Today's government is a sham (or 'cover') in the business of legitimizing corporate initiatives and power, and has been outsourcing so many of its functions that a corporate elite could easily putsch Washington D.C. aside and resume with business (assuming they could market this new authority to the populace, which is conceivable IMO).
The ultimate bureaucrat is a private corporate functionary who is so removed from public accountability that they make publicly appointed bureaucrats look like paragons of respect and efficacy.
What the heck could they want to stop someone from bringing into the country on a laptop?!?
Anything that could be on the laptop could be sent over the net far quicker and easier.
I can't see any justification to search a laptop (other than physically for hidden weapons) at all at a border.
When leaving the country, do so with a freshly imaged laptop. Before re-entry, transmit all changes encrypted over the net and then wipe it clean first.
It doesn't really matter if you just hung out on the beach getting drunk the whole time, someone in the background of one of the photos might look a bit like a suspected terrorist's brother's wife's best friend's roomate's dog walker and there you are on the very same beach you traitor!
you didn't read my original post, or you would have realized it wasn't so much about the interpretation of the Constitution, but they way that even its most vague statements are worshiped as immutable gospel.
The Constitution is amendable and should be brought up to date to address how industry has made arms both more vicious and numerous.

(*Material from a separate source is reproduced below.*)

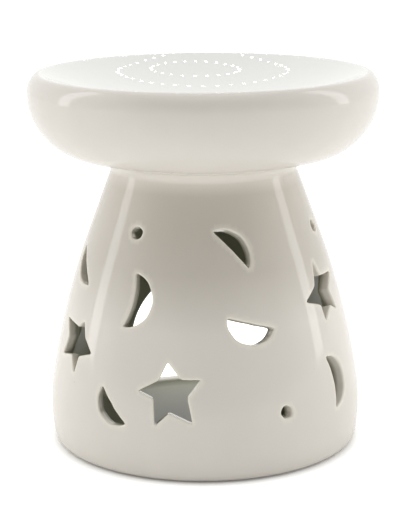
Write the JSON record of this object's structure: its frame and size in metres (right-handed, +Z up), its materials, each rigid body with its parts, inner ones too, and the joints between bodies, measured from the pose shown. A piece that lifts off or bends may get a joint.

That political groups can show up armed at town hall discussions and shout everyone down with rhetoric about the need for bloodshed unchallenged is a clear example of the Constitution's failing to protect democratic processes from "threatening and belligerent behavior".
So what I'd like to know is where's the literacy on your part? Am I to understand that you are here to spout your point of view without more than a cursory reading or understanding of what others are saying?